══ Data for the task
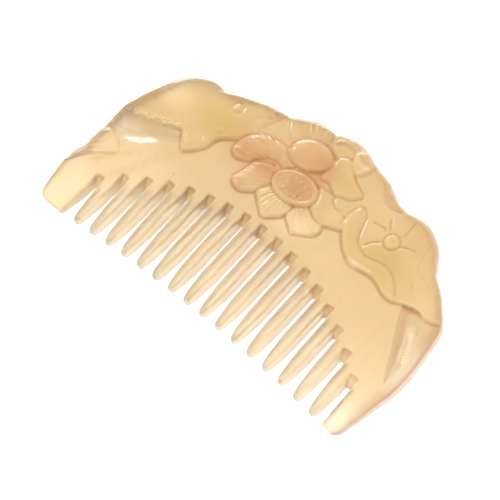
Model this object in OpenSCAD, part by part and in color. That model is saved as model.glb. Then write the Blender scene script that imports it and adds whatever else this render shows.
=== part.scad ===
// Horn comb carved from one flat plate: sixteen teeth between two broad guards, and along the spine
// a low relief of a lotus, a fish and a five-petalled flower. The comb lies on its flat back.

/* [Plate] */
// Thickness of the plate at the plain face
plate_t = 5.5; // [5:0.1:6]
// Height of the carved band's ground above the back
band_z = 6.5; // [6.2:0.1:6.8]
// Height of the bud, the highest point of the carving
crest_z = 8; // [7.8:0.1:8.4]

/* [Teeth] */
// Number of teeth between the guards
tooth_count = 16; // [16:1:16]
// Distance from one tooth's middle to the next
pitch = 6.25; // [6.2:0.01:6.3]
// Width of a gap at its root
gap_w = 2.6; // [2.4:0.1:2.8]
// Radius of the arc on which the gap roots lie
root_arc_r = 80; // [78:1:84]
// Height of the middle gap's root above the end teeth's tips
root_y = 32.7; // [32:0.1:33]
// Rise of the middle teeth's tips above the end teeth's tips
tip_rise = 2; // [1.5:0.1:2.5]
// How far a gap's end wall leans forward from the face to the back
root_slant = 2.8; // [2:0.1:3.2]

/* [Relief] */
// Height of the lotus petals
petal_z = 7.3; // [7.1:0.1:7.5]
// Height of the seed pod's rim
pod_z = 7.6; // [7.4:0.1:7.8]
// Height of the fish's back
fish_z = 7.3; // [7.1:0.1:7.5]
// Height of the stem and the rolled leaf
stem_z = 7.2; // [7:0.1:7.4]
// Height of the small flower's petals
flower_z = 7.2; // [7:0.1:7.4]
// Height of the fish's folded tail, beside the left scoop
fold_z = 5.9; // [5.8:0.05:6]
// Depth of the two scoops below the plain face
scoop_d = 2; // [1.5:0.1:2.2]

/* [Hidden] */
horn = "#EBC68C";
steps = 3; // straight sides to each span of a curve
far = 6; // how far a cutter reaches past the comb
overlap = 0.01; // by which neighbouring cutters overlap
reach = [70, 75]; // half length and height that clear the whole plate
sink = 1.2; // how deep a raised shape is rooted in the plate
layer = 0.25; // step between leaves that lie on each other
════
══ Data for the task
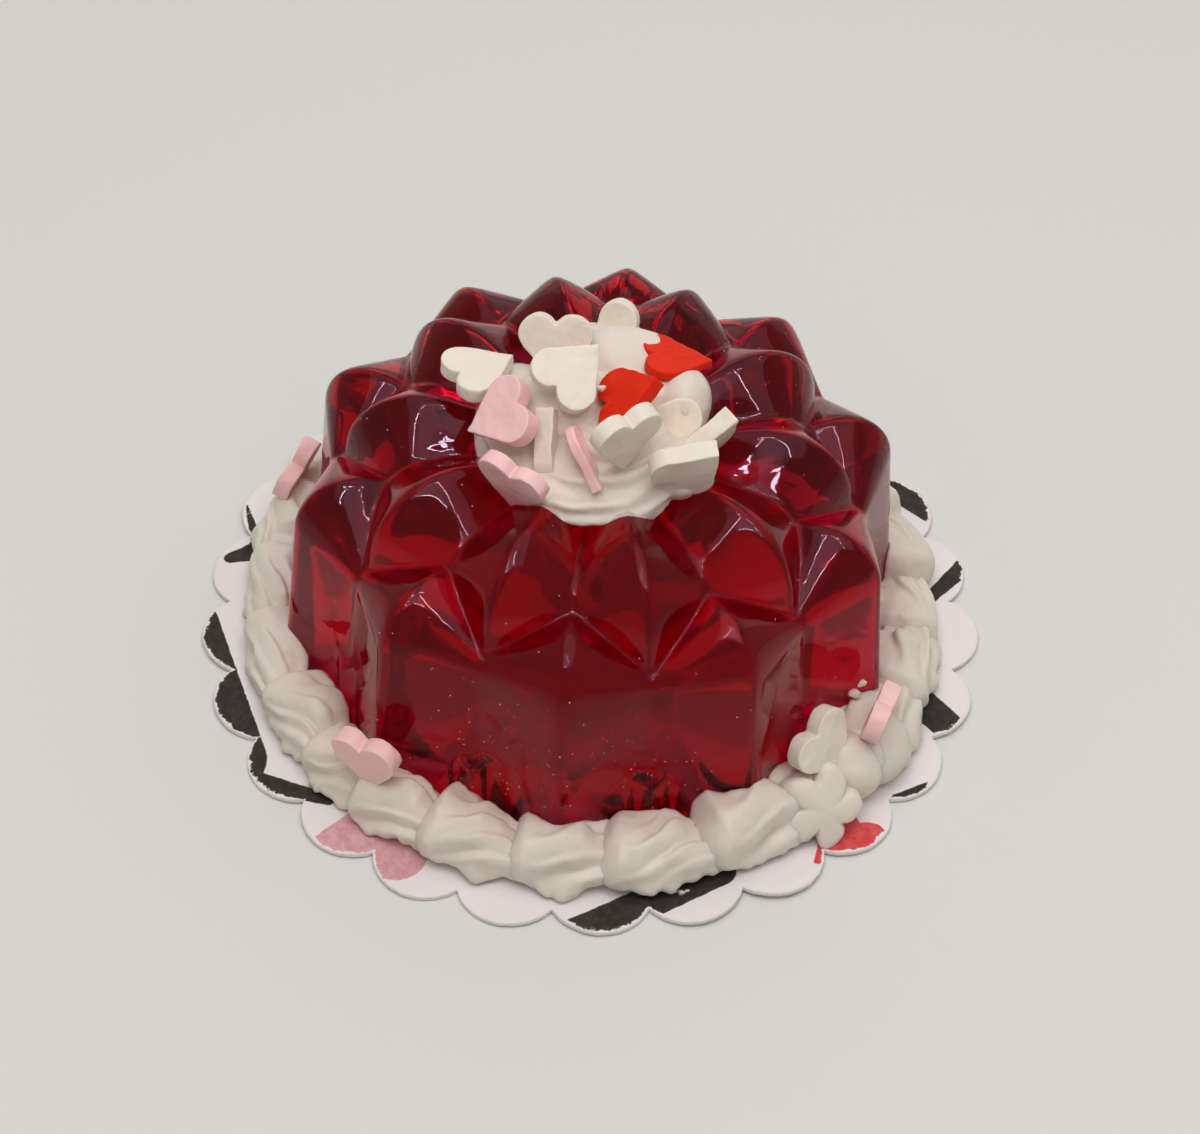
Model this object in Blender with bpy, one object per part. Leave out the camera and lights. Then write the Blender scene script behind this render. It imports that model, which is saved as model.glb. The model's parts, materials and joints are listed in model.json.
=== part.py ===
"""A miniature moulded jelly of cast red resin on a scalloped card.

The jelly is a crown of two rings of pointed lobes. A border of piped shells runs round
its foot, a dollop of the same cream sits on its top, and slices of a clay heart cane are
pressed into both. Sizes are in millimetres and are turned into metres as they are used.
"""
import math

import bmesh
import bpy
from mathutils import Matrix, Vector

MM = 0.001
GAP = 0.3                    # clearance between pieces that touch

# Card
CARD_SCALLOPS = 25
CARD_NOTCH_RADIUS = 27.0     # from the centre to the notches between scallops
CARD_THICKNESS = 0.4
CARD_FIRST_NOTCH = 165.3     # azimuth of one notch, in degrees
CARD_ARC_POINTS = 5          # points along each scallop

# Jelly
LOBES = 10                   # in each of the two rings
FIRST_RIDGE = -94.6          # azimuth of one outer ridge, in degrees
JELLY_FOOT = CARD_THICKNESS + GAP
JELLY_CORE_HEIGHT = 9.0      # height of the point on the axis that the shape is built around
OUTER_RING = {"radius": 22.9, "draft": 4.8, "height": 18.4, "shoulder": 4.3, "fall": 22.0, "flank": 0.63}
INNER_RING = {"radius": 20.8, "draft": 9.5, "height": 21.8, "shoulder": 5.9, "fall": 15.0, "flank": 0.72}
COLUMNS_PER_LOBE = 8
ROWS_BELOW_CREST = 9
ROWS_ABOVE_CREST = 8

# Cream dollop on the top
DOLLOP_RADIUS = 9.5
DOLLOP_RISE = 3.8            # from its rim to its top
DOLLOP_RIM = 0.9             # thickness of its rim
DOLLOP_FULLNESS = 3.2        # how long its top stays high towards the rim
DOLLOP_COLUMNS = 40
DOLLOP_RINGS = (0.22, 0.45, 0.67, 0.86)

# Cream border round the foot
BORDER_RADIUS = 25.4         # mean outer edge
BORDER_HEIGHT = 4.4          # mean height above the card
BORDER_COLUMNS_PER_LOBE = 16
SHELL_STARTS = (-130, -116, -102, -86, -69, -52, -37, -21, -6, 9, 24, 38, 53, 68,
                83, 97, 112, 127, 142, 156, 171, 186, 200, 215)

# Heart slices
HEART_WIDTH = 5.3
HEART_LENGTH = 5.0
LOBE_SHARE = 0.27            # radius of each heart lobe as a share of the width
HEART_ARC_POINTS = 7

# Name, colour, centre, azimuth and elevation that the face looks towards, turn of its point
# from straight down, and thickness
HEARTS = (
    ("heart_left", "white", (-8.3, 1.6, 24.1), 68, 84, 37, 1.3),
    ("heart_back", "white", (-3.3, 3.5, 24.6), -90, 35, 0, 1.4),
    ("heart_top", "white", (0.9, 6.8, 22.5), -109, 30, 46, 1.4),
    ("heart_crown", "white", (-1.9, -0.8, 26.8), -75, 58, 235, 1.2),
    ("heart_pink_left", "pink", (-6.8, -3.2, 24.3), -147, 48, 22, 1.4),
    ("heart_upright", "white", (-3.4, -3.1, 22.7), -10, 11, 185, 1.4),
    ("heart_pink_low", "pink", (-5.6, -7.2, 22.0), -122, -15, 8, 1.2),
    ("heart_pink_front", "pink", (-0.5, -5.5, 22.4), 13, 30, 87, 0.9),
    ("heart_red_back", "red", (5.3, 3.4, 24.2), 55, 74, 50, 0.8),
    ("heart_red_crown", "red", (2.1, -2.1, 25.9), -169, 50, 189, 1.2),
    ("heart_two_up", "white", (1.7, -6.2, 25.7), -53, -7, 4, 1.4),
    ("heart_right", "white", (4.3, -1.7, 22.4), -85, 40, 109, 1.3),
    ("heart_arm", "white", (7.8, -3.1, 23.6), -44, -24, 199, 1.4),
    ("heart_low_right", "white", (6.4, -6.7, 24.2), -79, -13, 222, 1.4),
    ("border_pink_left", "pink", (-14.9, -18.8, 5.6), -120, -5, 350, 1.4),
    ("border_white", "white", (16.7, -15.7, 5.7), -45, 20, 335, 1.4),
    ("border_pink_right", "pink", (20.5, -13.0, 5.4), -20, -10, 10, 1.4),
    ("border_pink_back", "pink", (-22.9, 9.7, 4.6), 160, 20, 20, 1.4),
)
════
*The problem*
Write out, from the lines above, only those from the line with "Model this object in OpenSCAD, part" to the line with "crest_z = 8; // [7.8:0.1:8.4]", exactly as given, including the first and the last.

*Correct answer*
Model this object in OpenSCAD, part by part and in color. That model is saved as model.glb. Then write the Blender scene script that imports it and adds whatever else this render shows.
=== part.scad ===
// Horn comb carved from one flat plate: sixteen teeth between two broad guards, and along the spine
// a low relief of a lotus, a fish and a five-petalled flower. The comb lies on its flat back.

/* [Plate] */
// Thickness of the plate at the plain face
plate_t = 5.5; // [5:0.1:6]
// Height of the carved band's ground above the back
band_z = 6.5; // [6.2:0.1:6.8]
// Height of the bud, the highest point of the carving
crest_z = 8; // [7.8:0.1:8.4]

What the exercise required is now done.